Sure. I’ll go into the prevalence of the North American population. The most common one in North American is the connector. The connector is all about feelings and emotional states and people. It’s more important that everyone around them is happy than they themselves are happy. The North American population is also split where 75% of connectors are female and 25% of connectors are male.
The second most prevalent one is the organizer. Organizers are all about time and money and linear problem-solving. These are the individuals at work that write down lists of things to do and find joy and excitement crossing things off that list. To service these people it’s all about fixing the problem in a very efficient manner, and selling to them is about the details of the product, what the warranty covers and what it doesn’t cover.
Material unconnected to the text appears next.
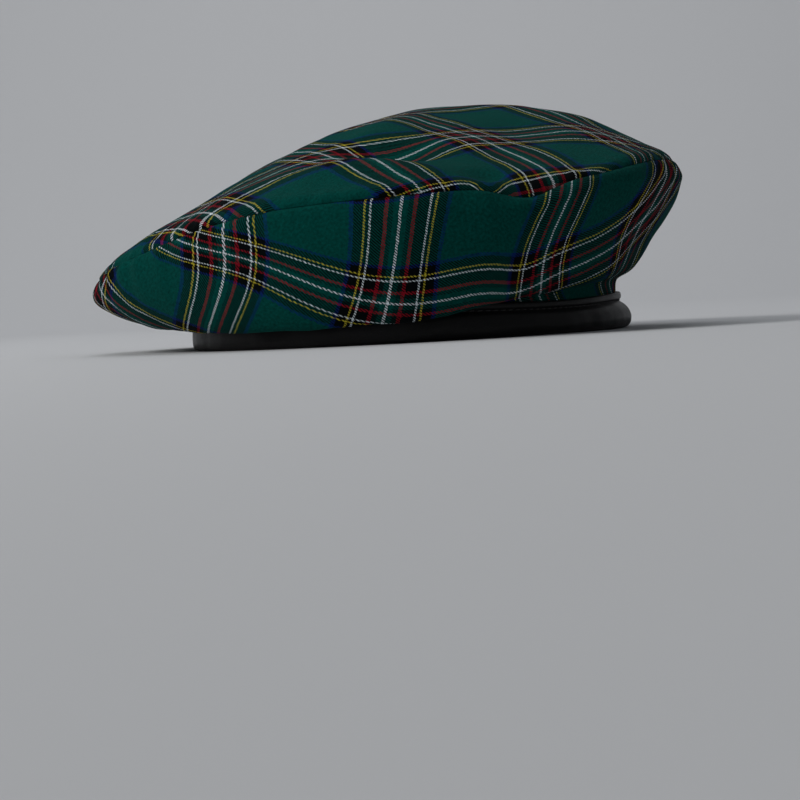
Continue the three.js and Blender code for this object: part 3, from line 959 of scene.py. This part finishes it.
# Materials
class Nodes:
    """Short calls for making and joining shader nodes."""

    def __init__(self, name):
        self.material = bpy.data.materials.new(name)
        self.material.use_nodes = True
        self.tree = self.material.node_tree
        self.tree.nodes.clear()
        self.output = self.add("ShaderNodeOutputMaterial")

    def add(self, kind, **values):
        node = self.tree.nodes.new(kind)
        for key, value in values.items():
            setattr(node, key, value)
        return node

    def link(self, source, target):
        if isinstance(source, (int, float)):
            target.default_value = source
        elif isinstance(source, tuple):
            wants_alpha = len(source) == 3 and len(target.default_value) == 4
            target.default_value = (*source, 1) if wants_alpha else source
        else:
            self.tree.links.new(source, target)

    def math(self, operation, *inputs):
        node = self.add("ShaderNodeMath", operation=operation)
        for socket, value in zip(node.inputs, inputs):
            self.link(value, socket)
        return node.outputs[0]

    def mix(self, factor, a, b):
        node = self.add("ShaderNodeMix", data_type="RGBA", blend_type="MIX")
        self.link(factor, node.inputs[0])
        self.link(a, node.inputs[COLOUR_A])
        self.link(b, node.inputs[COLOUR_B])
        return node.outputs[COLOUR_RESULT]

    def noise(self, vector, scale, detail, roughness=0.5):
        node = self.add("ShaderNodeTexNoise")
        self.link(vector, node.inputs["Vector"])
        node.inputs["Scale"].default_value = scale
        node.inputs["Detail"].default_value = detail
        node.inputs["Roughness"].default_value = roughness
        return node.outputs[0]

    def bands(self, factor, stops):
        node = self.add("ShaderNodeValToRGB")
        ramp = node.color_ramp
        ramp.interpolation = "CONSTANT"
        while len(ramp.elements) > 1:
            ramp.elements.remove(ramp.elements[-1])
        ramp.elements[0].position = stops[0][0]
        ramp.elements[0].color = (*stops[0][1], 1)
        for position, colour in stops[1:]:
            ramp.elements.new(position).color = (*colour, 1)
        self.link(factor, node.inputs[0])
        return node.outputs[0]

    def bump(self, height, strength, distance):
        node = self.add("ShaderNodeBump")
        node.inputs["Strength"].default_value = strength
        node.inputs["Distance"].default_value = distance
        self.link(height, node.inputs["Height"])
        return node.outputs[0]

    def surface(self, values):
        """Ends the material with a surface whose named inputs take these values."""
        shader = self.add("ShaderNodeBsdfPrincipled")
        for name, value in values.items():
            self.link(value, shader.inputs[name])
        self.link(shader.outputs[0], self.output.inputs[0])
        return self.material


def tartan_material():
    m = Nodes("tartan_wool")
    uv = m.add("ShaderNodeUVMap", uv_map="pattern").outputs[0]
    threads = m.add("ShaderNodeUVMap", uv_map="threads").outputs[0]
    split = m.add("ShaderNodeSeparateXYZ")
    m.link(uv, split.inputs[0])
    wobble = m.add("ShaderNodeTexNoise", noise_dimensions="2D")
    m.link(uv, wobble.inputs["Vector"])
    wobble.inputs["Scale"].default_value = WOBBLE_SCALE
    wobble.inputs["Detail"].default_value = WOBBLE_DETAIL
    shake = m.add("ShaderNodeSeparateColor")
    m.link(wobble.outputs[1], shake.inputs[0])

    stops = []
    at = 0.0
    for width, colour in SETT:
        stops.append((at / (REPEAT / 2), colour))
        at += width
    stops.append((at / (REPEAT / 2), GREEN))

    def stripe(axis, channel):
        shift = m.math("MULTIPLY", m.math("SUBTRACT", channel, 0.5), LINE_WOBBLE)
        place = m.math("ADD", axis, shift)
        # distance from the nearest band's middle, 0 to 1
        from_band = m.math("MULTIPLY", m.math("PINGPONG", place, 0.5), 2.0)
        return m.bands(from_band, stops)

    warp = stripe(split.outputs[0], shake.outputs[0])
    weft = stripe(split.outputs[1], shake.outputs[1])
    count = m.add("ShaderNodeSeparateXYZ")
    m.link(threads, count.inputs[0])
    across = m.math("DIVIDE", count.outputs[0], THREAD)
    along = m.math("DIVIDE", count.outputs[1], THREAD)
    cell_a, cell_b = m.math("FLOOR", across), m.math("FLOOR", along)
    # two over, two under
    step = m.math("FLOORED_MODULO", m.math("ADD", cell_a, cell_b), 4.0)
    warp_on_top = m.math("LESS_THAN", step, 1.5)
    colour = m.mix(warp_on_top, weft, warp)
    # painted light and shade: each thread is lit along its middle and dark where it dives
    hump_a = m.math("SINE", m.math("MULTIPLY", m.math("FRACT", across), math.pi))
    hump_b = m.math("SINE", m.math("MULTIPLY", m.math("FRACT", along), math.pi))
    hump = m.math("ADD", m.math("MULTIPLY", hump_a, warp_on_top),
                  m.math("MULTIPLY", hump_b, m.math("SUBTRACT", 1.0, warp_on_top)))
    coordinates = m.add("ShaderNodeTexCoord").outputs["Object"]
    fade = m.noise(coordinates, *FADE_NOISE)
    slub = m.noise(threads, *SLUB_NOISE)
    # painted shade of the threads, then times the uneven dyeing and the uneven threads
    painted_shade_dye_and_slub = m.math("ADD", THREAD_PAINTED_SHADE, m.math("MULTIPLY", hump, THREAD_PAINTED_LIGHT))
    painted_shade_dye_and_slub = m.math("MULTIPLY", painted_shade_dye_and_slub, m.math("ADD", FADE_LOW, m.math("MULTIPLY", fade, FADE_MORE)))
    painted_shade_dye_and_slub = m.math("MULTIPLY", painted_shade_dye_and_slub, m.math("ADD", SLUB_LOW, m.math("MULTIPLY", slub, SLUB_MORE)))
    lit = m.add("ShaderNodeVectorMath", operation="SCALE")
    m.link(colour, lit.inputs[0])
    m.link(painted_shade_dye_and_slub, lit.inputs["Scale"])

    fuzz = m.noise(coordinates, *FUZZ_NOISE)
    height = m.math("ADD", m.math("MULTIPLY", hump, THREAD_BUMP), m.math("MULTIPLY", fuzz, FUZZ_BUMP))
    normal = m.bump(height, *WOOL_BUMP)
    return m.surface({"Base Color": lit.outputs[0], "Normal": normal, **WOOL_SURFACE})


def leather_material():
    m = Nodes("black_leather")
    coordinates = m.add("ShaderNodeTexCoord").outputs["Object"]
    cells = m.add("ShaderNodeTexVoronoi", feature="DISTANCE_TO_EDGE")
    m.link(coordinates, cells.inputs["Vector"])
    cells.inputs["Scale"].default_value = LEATHER_CELLS
    pits = m.math("MINIMUM", m.math("MULTIPLY", cells.outputs[0], PIT_EDGE), 1.0)
    fine = m.noise(coordinates, *FINE_NOISE)
    creases = m.noise(coordinates, *CREASE_NOISE)
    grain = m.math("MULTIPLY", pits, PIT_BUMP)
    folds = m.math("ADD", m.math("MULTIPLY", fine, FINE_BUMP), m.math("MULTIPLY", creases, CREASE_BUMP))
    height = m.math("ADD", grain, folds)
    normal = m.bump(height, *LEATHER_BUMP)
    colour = m.mix(m.noise(coordinates, *WORN_NOISE), LEATHER_DARK, LEATHER_LIGHT)
    rough = m.noise(coordinates, *ROUGH_NOISE)
    roughness = m.math("ADD", ROUGH_LOW, m.math("MULTIPLY", rough, ROUGH_MORE))
    return m.surface({"Base Color": colour, "Roughness": roughness, "Normal": normal, **LEATHER_SURFACE})


def thread_material():
    m = Nodes("black_thread")
    coordinates = m.add("ShaderNodeTexCoord").outputs["Object"]
    strand = m.noise(coordinates, *STRAND_NOISE)
    colour = m.mix(strand, THREAD_BLACK, THREAD_GREY)
    normal = m.bump(strand, *STRAND_BUMP)
    return m.surface({"Base Color": colour, "Normal": normal, "Roughness": STRAND_ROUGHNESS})


cloth = tartan_material()
leather = leather_material()
thread = thread_material()
for piece, node, material, slot in (
    (crown_top, "crown_top", cloth, "tartan_cloth"),
    (crown_side, "crown_side", cloth, "tartan_cloth"),
    (headband, "headband", leather, "binding_leather"),
    (stitches, None, thread, "binding_leather"),
):
    piece.data.materials.append(material)
    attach(piece, "root")
    if node:
        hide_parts(node)


# Studio
def make_backdrop():
    """Floor that sweeps up into a wall far behind."""
    profile = [(FLOOR_NEAR, 0.0), (SWEEP_START, 0.0)]
    for k in range(1, SWEEP_STEPS + 1):
        a = math.pi / 2 * k / SWEEP_STEPS
        profile.append((SWEEP_START + SWEEP_RADIUS * math.sin(a), SWEEP_RADIUS * (1 - math.cos(a))))
    profile.append((SWEEP_START + SWEEP_RADIUS, WALL_TOP))
    points, faces = [], []
    for k, (far, height) in enumerate(profile):
        for side in (-HALF_WIDTH, HALF_WIDTH):
            points.append(tuple(right * side + away * far + Vector((0, 0, height - FLOOR_DROP))))
        if k:
            b = 2 * k
            faces.append((b - 2, b - 1, b + 1, b))
    mesh = bpy.data.meshes.new("studio_floor")
    mesh.from_pydata(points, [], faces)
    obj = add_smooth_object("studio_floor", mesh)
    plain = Nodes("pale_floor")
    mesh.materials.append(plain.surface({"Base Color": FLOOR_COLOUR, "Roughness": FLOOR_ROUGHNESS}))


def from_middle(offset):
    to_right, to_away, to_top = offset
    return centre + right * to_right + away * to_away + Vector((0, 0, HAT_MIDDLE_HEIGHT + to_top))


def make_light(name, place, target, width, power, colour):
    data = bpy.data.lights.new(name, "AREA")
    data.shape = "DISK"
    data.size = width
    data.energy = power
    data.color = colour
    obj = add_object(name, data)
    obj.location = from_middle(place)
    obj.rotation_euler = (from_middle(target) - obj.location).to_track_quat("-Z", "Y").to_euler()


def make_world():
    world = bpy.data.worlds.new("studio_world")
    world.use_nodes = True
    background = world.node_tree.nodes["Background"]
    background.inputs[0].default_value = WORLD_COLOUR
    background.inputs[1].default_value = WORLD_STRENGTH
    bpy.context.scene.world = world


def make_camera():
    data = bpy.data.cameras.new("camera")
    data.lens = LENS
    data.sensor_width = SENSOR_WIDTH
    data.clip_start = CLIP_START
    data.clip_end = CLIP_END
    camera = add_object("camera", data)
    camera.matrix_world = Matrix((turned_right, turned_up, -look)).transposed().to_4x4()
    camera.location = camera_place
    return camera


make_backdrop()
for light in LIGHTS:
    make_light(*light)
make_world()
bpy.context.scene.camera = make_camera()

bpy.context.scene.view_settings.view_transform = "Standard"
bpy.context.scene.view_settings.look = "None"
Another one to highlight is called the original. The original is your creative type. They’re playful, they’re fun, they’re energetic, they think outside of the box. In call center environments it’s important to make it easy for them. They want you to solve the problem. They do not want to put any effort towards it. In selling to them it’s all about the bells and the whistles. It’s about how unique the product is; no one else is going to have it but you. They don’t care necessarily about the price or the warranty or the quality. They want to feel its uniqueness and they want it to be fun and flashy.
Those are three, but you get the idea.
At parties are people afraid to talk to you because they figure you’re analyzing what they’re saying?
It’s a blessing and a curse. It’s so ingrained in your head you pick stuff up. It does help in problem resolution, to tell a person what they want to hear. It certainly is one of those things that you find yourself practicing.
You talked a little bit about use cases, but can you give me an example of how a customer is using it and benefitted in what way?
We have a large healthcare client who is using predictive behavioral routing to improve their overall customer experience. Customer experience is important because it’s a large factor in how much Medicare will reimburse your business. People usually survey to find out that information, but the average response rate is 2% so they’re not getting the critical mass to really make that data actionable. What we do is analyze patient interactions and then predict the satisfaction level of each call. It’s just a simple 1 through 10; if this customer would have taken a survey, here’s what they would have scored you.
We take that predicted value and turn it into a KPI for our routing engine, and when we connect the right people they have a better experience and that flows through into the survey score. The survey scores get better, they get higher reimbursements from Medicare.
Interesting. In closing, where do you go from here? What does the future look like?
In our labs we are really plugged into the whole AI/bot wave. We see AI and bots taking over more transactional parts of the journey for customers. If I want to check my balance I shouldn’t have to talk to a human. I should just be able to talk to some automated machine. You see more and more enterprises offloading some of their transactional types of interactions to smart IVR systems, and one day that will certainly evolve into the chat bot.
What that’s also doing is pushing more complicated work to the agent. As machines take over the transactional and the simpler work, agents are being bombarded with the more difficult and complex work, which I think is fueling some of our growth -- when you have all these emotionally charged customers calling in, that creates a lot of transaction variability.
What we’re doing in our labs is trying to figure out how to train the robots to listen and pick up things callers use, and then adapt their speech to the caller’s communication preferences. How can you train a bot to recognize that this is a connector and you should not be delivering facts and figures to a connector, you should be making them feel happy and engaged in the conversation and make sure they’re going to leave that interaction feeling warm and fuzzy.
How many customers do you folks have at this point?
About two dozen. We’re predominately in the Fortune 100.
Do you charge per seat?
We’re a SaaS based model that charges per user per month.